# New Workshop Posting and Dust Collection Question



## GJP60 (Jan 12, 2010)

Hi All,
I've just posted a number of shots of my workshop on my homepage and thought some of my fellow LJs might be interested.

My next shop project is to add ducting for dust collection. I currently have a 1.5 hp JDS collector. It is right next to my table saw and router table and about 8-10 feet from the jointer and planer. I'd also like to run a single line to the lather area which is about 16 feet away. I realize I could find this answer on various sites and in some of the books on dust collection which I own, but do any of you tell me (quickly without calculation) if my collector is powerful enough for what I'm trying to do our will I need to upgrade to say a 3 hp with a cyclone?
Thanks,
Glen


----------



## jusfine (May 22, 2010)

Hey Glen,
I used a 1.5 hp collector for quite a few years and it worked fine for one to two tools. Anything other than that it did not suck enough.

Last fall I installed an Oneida cyclone (3 HP) and I couldn't be happier, I can run a few machines with their blast gates open and they all have great suction.

You need a fair amount to clear the chips from your jointer and planer, so if you plan on using them one at a time, I think they would work, but if you are running ductwork to each machine, then it won't have the suction you need.


----------



## Rick Dennington (Aug 27, 2009)

Glen,

I've got a 1.5 Delta d.c. that I've had for years. It's hooked up to every major tool and machine in my shop. I have had no trouble with it doing it's job…..If your JDS is 1200 cfm, which I think it is, I think you'll be fine… It's like Justfine said though, more than 2 machines and it does loose some suction…..But…..how often do you have more than one machine on at a time? If I'm running the tablesaw, I'll close all of the other blast gates, which you should do anyway. Hardly ever have 2 on at the same time…..I looked at your shop pixs, and your shop is smaller than mine, and I have some long runs and drops in mine, so your d.c. should work ok. 
My d.c. sits in a seperate sound-proof room some 40 ft. from some of my machines…..no worries…

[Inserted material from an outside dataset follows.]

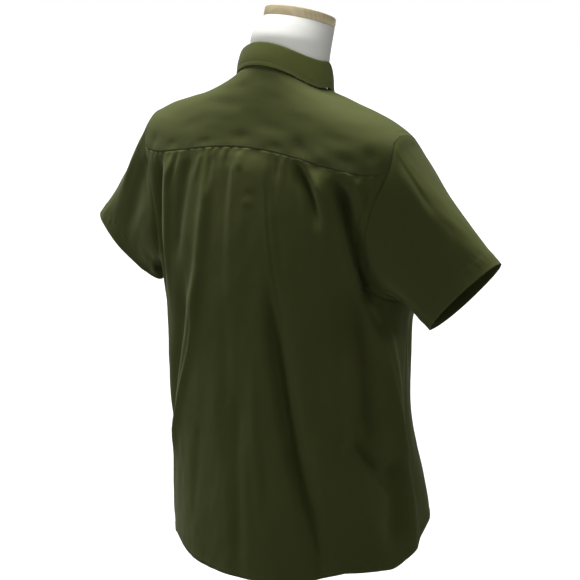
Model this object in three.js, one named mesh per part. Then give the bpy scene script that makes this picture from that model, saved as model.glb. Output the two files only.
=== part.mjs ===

You can always upgrade to a larger one if the need arises…..Just keep it cleaned out and bags emptied, and it'll be ok….that's the way I see it…...)


----------



## jusfine (May 22, 2010)

The other thing I forgot to add was that the Veritas Cyclone Lid from Lee Valley mounted on a drum between the planer and DC is invaluable, saves emtpying that bag so often…

All the Best!


----------



## Rick Dennington (Aug 27, 2009)

Glen,

Justfine also made me think of something I forgot to mention, too….. Last year I added a Wynn canister filter to my d.c. It takes the place of the top bag, and you never have to take it off to clean it….just lightly blow it off with an airhose on low pressure, and the fine dust particles fall into the bag…. They also send you 3 clear hevy-duty bags that replaces the bottom bag, also. It also increases the cfms (?), but I can tell a difference in the suction,too….Just thought I would mention that…..


----------



## NBeener (Sep 16, 2009)

The JDS is rated at 1250CFM.

CFM requirements, and dust port requirements, for the tools you listed are:

TS: 350 - 4" 
Router: - 200-350 3-4" 
Jointer: 350 4" (for up to 6" jointer)
Planer: 785 6" (for up to 20" planer)
Lathe: 400 5" (for small lathe)

So … one at a time … if you're using large enough ports … you'll have power to spare. The straighter and smoother your runs are, the safer you'll be-particularly at 16'.

A good start on the math is here:

http://www.airhand.com/designing.aspx

If you HAVE a few minutes, you CAN do the actual math, pretty easily, but … without ME doing it … I think you'll be fine


----------



## ND2ELK (Jan 25, 2008)

Hi Glen

As long as you have blast gates at each machine and just open one or two machines at a time, you should be alright. I have a 2HP cyclone system and if you care to look at my blog Dust Collection In, it shows you how I put it in. It is the only way to go and it is something you might want to consider doing down the road.

Tom


----------